Copy the first line of the material below and every later line through the line containing "FINE_GAP = 0.15", without any other output.

** start **

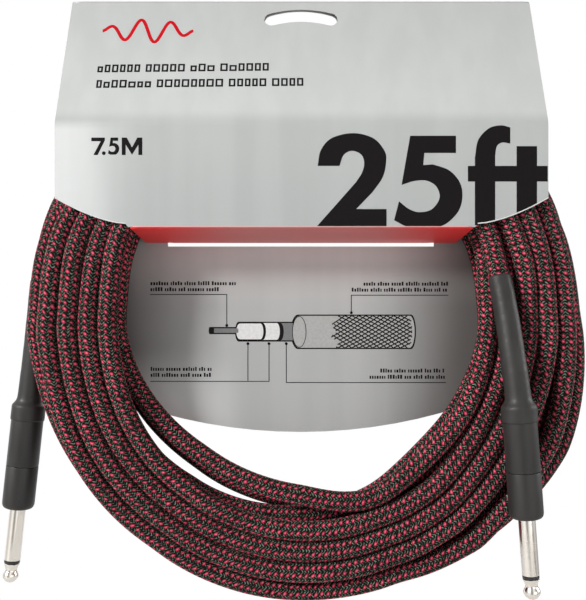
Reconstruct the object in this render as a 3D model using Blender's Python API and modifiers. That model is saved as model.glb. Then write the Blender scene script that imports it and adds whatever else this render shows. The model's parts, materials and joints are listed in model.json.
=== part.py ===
"""A coiled instrument cable with two straight jack plugs, held in a folded hang card.

Metres, +Z up. The card hangs from its hole: the origin is the top of the hole's edge, where a display
hook bears. The front faces -Y. Sizes in the constants below are in millimetres, and MM turns them into metres.
"""

import math

import bmesh
import bpy
from mathutils import Matrix, Vector

MM = 0.001
GAP = 0.3  # between pieces that touch on the real object
FINE_GAP = 0.15  # the same, inside the plugs

# Hang card
CARD_THICK = 0.5
CARD_HALF_WIDTH = 95.0
CARD_DEPTH = 26.0  # from the back panel to the front panel's lower half
FOLD_Z = 3.6  # the top fold, where the front panel hinges
CREASE_Z = -51.7
CREASE_RADIUS = 7.0
FRONT_BOTTOM_Z = -92.1
CORNER_TOP_Z = -81.0
CORNER_FOOT = (67.8, -90.9)
FLAP_HALF_WIDTH = 66.0
FLAP_REAR_HALF_WIDTH = 64.5
TAB_HALF_WIDTH = 54.4
TAB_INTO_SLOT = 0.2
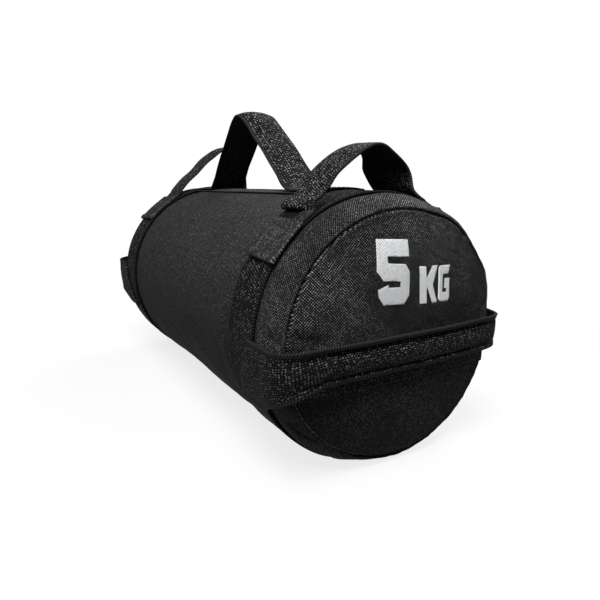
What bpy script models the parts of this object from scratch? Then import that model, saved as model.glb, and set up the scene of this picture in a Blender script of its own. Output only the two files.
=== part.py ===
"""Weighted gym bag: a filled fabric cylinder with webbing bands and five carrying handles.

The bag lies on its flattened underside with its axis along X. Its near end, at +X,
carries the weight marking. Shapes are laid out about the bag's axis, then lifted so
that the underside of the two girth bands rests at height 0.
"""
import math

import bmesh
import bpy
from mathutils import Matrix, Vector

# Driving dimensions of the filled body, in metres
bag_radius = 0.100
seam_distance = 0.183
underside_flattening = 0.006
fabric_thickness = 0.0015
clearance = 0.0003

# Shoulder rings and end discs
shoulder_depth = 0.024
shoulder_fall = 0.0096
disc_dome = 0.0036
# how far along the shoulder, and how far in towards its mouth, each ring of it lies
shoulder_shares = ((0.0, 0.0), (0.22, 0.07), (0.5, 0.30), (0.8, 0.67), (1.0, 1.0))
# radius and height shares of the domed disc, from its rim to its middle
dome_shares = ((1.0, 0.0), (0.93, 0.38), (0.72, 0.66), (0.42, 0.88), (0.16, 0.98), (0.0, 1.0))

# Webbing
band_width = 0.040
band_thickness = 0.0018
webbing_width = 0.038
webbing_thickness = 0.0020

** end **

_TASK ANSWER_:
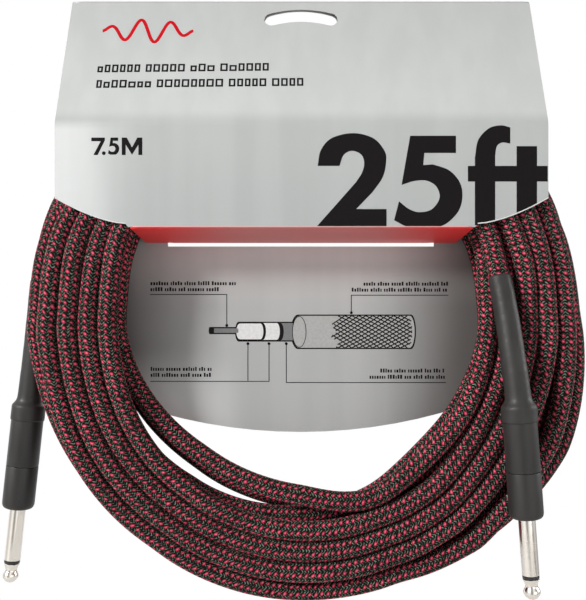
Reconstruct the object in this render as a 3D model using Blender's Python API and modifiers. That model is saved as model.glb. Then write the Blender scene script that imports it and adds whatever else this render shows. The model's parts, materials and joints are listed in model.json.
=== part.py ===
"""A coiled instrument cable with two straight jack plugs, held in a folded hang card.

Metres, +Z up. The card hangs from its hole: the origin is the top of the hole's edge, where a display
hook bears. The front faces -Y. Sizes in the constants below are in millimetres, and MM turns them into metres.
"""

import math

import bmesh
import bpy
from mathutils import Matrix, Vector

MM = 0.001
GAP = 0.3  # between pieces that touch on the real object
FINE_GAP = 0.15  # the same, inside the plugs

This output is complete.